According to data compiled by the Social Security Administration (SSA), as of 2015, the most common disability approved for Social Security Disability benefits varies by age group. For example, intellectual disabilities are most common for people under 30, while mood disorders predominate among people aged 30 to 39.
Overall, however, the most approved disability for Social Security is disabilities involving the musculoskeletal system and/or connective tissues. According to the World Health Organization (WHO), such conditions include arthritis, back pain, and lupus.
When it comes to Social Security Disability, the important part is not so much what type of disability you have. Rather, it is recognizing the challenges of applying for disability benefits and arming yourself with the tools and knowledge necessary to stand a chance of getting the benefits you need.
There Are Two Kinds of Social Security Disability
Social Security Disability actually refers to two distinct benefits programs: Social Security Disability Insurance (SSDI) and the Supplemental Security Income Program (SSI). Both offer money to people with disabilities, but qualifying for one does not necessarily mean you qualify for the other.
For a free legal consultation, call (972) 535-6377
Social Security Disability Insurance
Per the Center on Budget and Policy Priorities (CBPP), over 60 percent of people who apply for SSDI are rejected. Qualifications are very strict and require you to:
- Have a serious disability that is long-lasting, chronic, or terminal
- Have been employed for a certain period of time (how long depends on age)
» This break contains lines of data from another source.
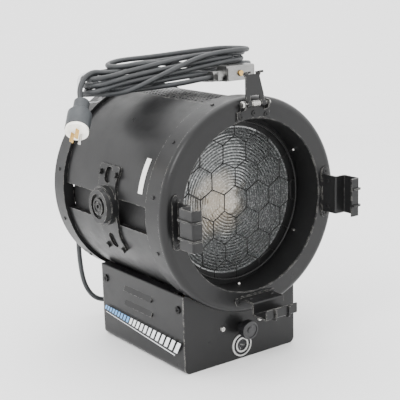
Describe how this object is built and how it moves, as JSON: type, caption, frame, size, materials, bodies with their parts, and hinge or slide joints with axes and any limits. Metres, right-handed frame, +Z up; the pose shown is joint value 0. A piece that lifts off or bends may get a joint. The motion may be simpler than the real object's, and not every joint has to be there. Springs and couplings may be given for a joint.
{
  "type": "fresnel spotlight",
  "caption": "Drum-bodied studio fresnel spotlight head with a ribbed lens behind a wire guard, accessory ears, a top latch, trunnion hubs and a cord hank on top.",
  "frame": {"origin": "middle of the underside of the base, where the head stands", "axes": "+Z up, front of the lens towards -Y, +X to the right seen from the front"},
  "size_m": [0.4319, 0.4604, 0.511],
  "materials": {
    "black_paint": "satin charcoal-black paint, chipped and rubbed on edges",
    "matt_black": "flat black heat-resisting paint",
    "nickel": "bright nickel plate",
    "black_screw": "black-painted steel fasteners",
    "badge": "silver rings on black enamel",
    "zinc": "zinc-plated steel",
    "circuit_board": "solder-masked board",
    "black_plastic": "moulded black nylon",
    "brass": "turned brass",
    "aluminium": "extruded, clear anodised",
    "led": "phosphor-coated LED array",
    "lens_glass": "pressed borosilicate with stippled back",
    "cord_rubber": "dark grey rubber jacket, slightly dusty",
    "plug_rubber": "dark grey moulded plug body",
    "plug_face": "off-white nylon",
    "clear_tie": "translucent tie",
    "bright_box": "cast and plated, bright"
  },
  "bodies": {
    "housing": {"barrel": "matt_black", "barrel_screws": "nickel", "base_badge": "badge", "base_chassis": "black_paint", "base_screws": "nickel", "bezel": "black_paint", "control_board": "circuit_board", "cord_drop": "cord_rubber", "cord_gland": "black_plastic", "cord_hank": "cord_rubber", "cord_rise": "cord_rubber", "cord_switch_lead": "cord_rubber", "cord_switch_return": "cord_rubber", "drum_lower_shell": "black_paint", "drum_upper_shell": "black_paint", "ear_bottom": "black_paint", "ear_left": "black_paint", "ear_right": "black_paint", "ear_straps": "black_paint", "fresnel_lens": "lens_glass", "front_band": "black_paint", "front_bulkhead": "matt_black", "front_rivets": "black_screw", "guide_rods": "zinc", "hank_tie": "clear_tie", "latch_bracket": "black_paint", "latch_pin": "nickel", "latch_spring": "nickel", "lens_retainer": "matt_black", "plug_blades": "brass", "plug_body": "plug_rubber", "plug_face": "plug_face", "power_supply": "aluminium", "rear_bulkhead": "matt_black", "rear_cap": "black_paint", "rear_ports": "black_plastic", "rim_screws": "nickel", "screw_bearings": "zinc", "side_channel_left": "matt_black", "side_channel_right": "matt_black", "side_cover_left": "black_paint", "side_cover_right": "black_paint", "switch_box": "bright_box", "top_vent": "black_paint", "trunnion_bolts": "black_screw", "trunnion_left": "black_paint", "trunnion_right": "black_paint", "wire_guard": "matt_black"},
    "latch": {"latch_lever": "black_paint"},
    "focus": {"focus_knob": "black_plastic", "lead_screw": "zinc"},
    "carriage": {"carriage": "matt_black", "lead_nut": "brass", "heatsink": "aluminium", "led_module": "led", "fan_frame": "black_plastic"},
    "fan": {"fan_rotor": "black_plastic"},
    "dimmer": {"dimmer_knob": "black_plastic"},
    "rocker": {"power_rocker": "black_plastic"},
    "cord_button": {"switch_button": "brass"}
  },
  "joints": [
    {"name": "latch_hinge", "type": "hinge", "parent": "housing", "child": "latch", "pos_m": [0, -0.174, 0.442], "axis": [1, 0, 0], "range_deg": [0, 98]},
    {"name": "focus_slide", "type": "slide", "parent": "housing", "child": "carriage", "axis": [0, -1, 0], "range_m": [0, 0.1]},
    {"name": "focus_knob_turn", "type": "hinge", "parent": "housing", "child": "focus", "pos_m": [0, -0.141, 0.057], "axis": [0, -1, 0], "range_deg": [0, 1800.5]},
    {"name": "fan_spin", "type": "hinge", "parent": "carriage", "child": "fan", "pos_m": [0, 0.1, 0.274], "axis": [0, 1, 0], "continuous": true},
    {"name": "dimmer_turn", "type": "hinge", "parent": "housing", "child": "dimmer", "pos_m": [0.084, 0.14, 0.082], "axis": [0, 1, 0], "range_deg": [0, 280]},
    {"name": "rocker_tip", "type": "hinge", "parent": "housing", "child": "rocker", "pos_m": [0.066, 0.127, 0.04], "axis": [1, 0, 0], "range_deg": [-8, 8]},
    {"name": "cord_button_press", "type": "slide", "parent": "housing", "child": "cord_button", "axis": [0, 1, 0], "range_m": [0, 0.002], "stiffness_N_per_m": 400}
  ],
  "couplings": [
    {"joint": "focus_knob_turn", "follows": "focus_slide", "rad_per_m": 314.16}
  ]
}
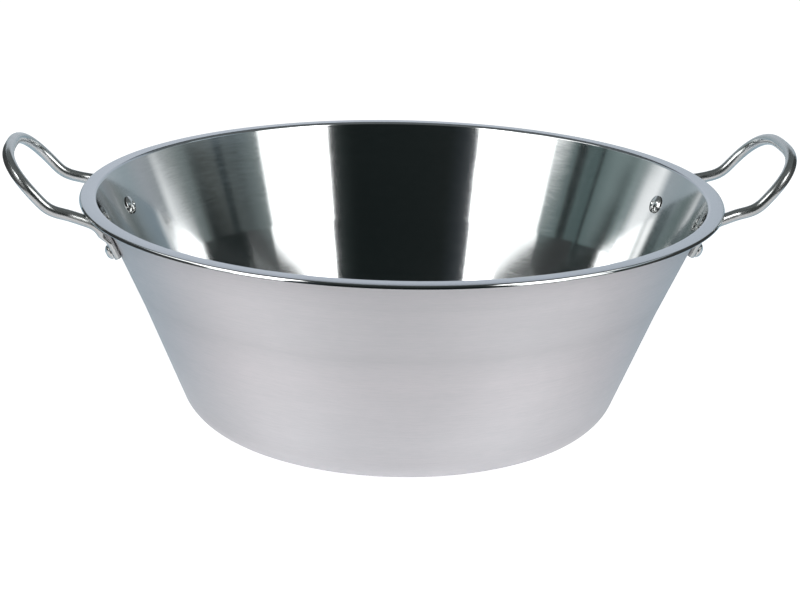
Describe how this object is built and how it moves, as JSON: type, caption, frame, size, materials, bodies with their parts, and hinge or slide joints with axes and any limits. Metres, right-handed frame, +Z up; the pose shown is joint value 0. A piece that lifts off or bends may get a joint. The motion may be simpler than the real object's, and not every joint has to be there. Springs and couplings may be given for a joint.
{
  "type": "jam pan",
  "caption": "Wide conical steel pan with a flat base, a flanged folded rim and riveted wire loop handles on opposite sides.",
  "frame": {"origin": "centre of the flat base's underside, on the surface the pan stands on, on the pan's turning axis", "axes": "+Z up along the turning axis, +X through the right handle, -Y towards the viewer of the picture"},
  "size_m": [0.4644, 0.38, 0.1666],
  "materials": {
    "pan_steel": "stainless steel, satin outside with fine lines round the axis, polished inside",
    "wire_steel": "polished stainless steel wire",
    "rivet_steel": "bright stainless steel"
  },
  "bodies": {
    "root": {"pan_body": "pan_steel", "handle_left": "wire_steel", "handle_right": "wire_steel", "rivet_left_front": "rivet_steel", "rivet_left_back": "rivet_steel", "rivet_right_front": "rivet_steel", "rivet_right_back": "rivet_steel"}
  },
  "joints": []
}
- Be unable to earn more than a certain amount of money
Supplemental Security Income
SSI has slightly different requirements than SSDI. Per the SSA, they include:
- Having a disability that prevents you from earning a living
- Having few revenue streams (e.g., income, other benefits) at your disposal
- Meeting certain residential requirements
What to Do After a Rejection
SSDI and SSI can help you cover all kinds of bills. However, the application process is lengthy and difficult. Even people with the most approved types of disabilities can struggle to get the benefits they qualify to receive.
If your claim is denied, you have four chances to get that decision overturned. These possible instances are listed below.
- Reconsideration: The SSA looks at your application again.
- Hearing: An administrative law judge reviews and redecides your case.
- Appeals Council: You can ask the Social Security’s Appeals Council to redecide your case. They may either accept or reject your request.
- Federal Court: You can file a lawsuit against the Social Security Administration and let a judge make the final determination in your case.
At each of these steps, you may be asked to fill out more forms or provide more evidence to prove the presence and severity of your disability. At some stages, you will be asked to appear in person or by videoconference; at others, you can stay home. It is important that you always follow all directions.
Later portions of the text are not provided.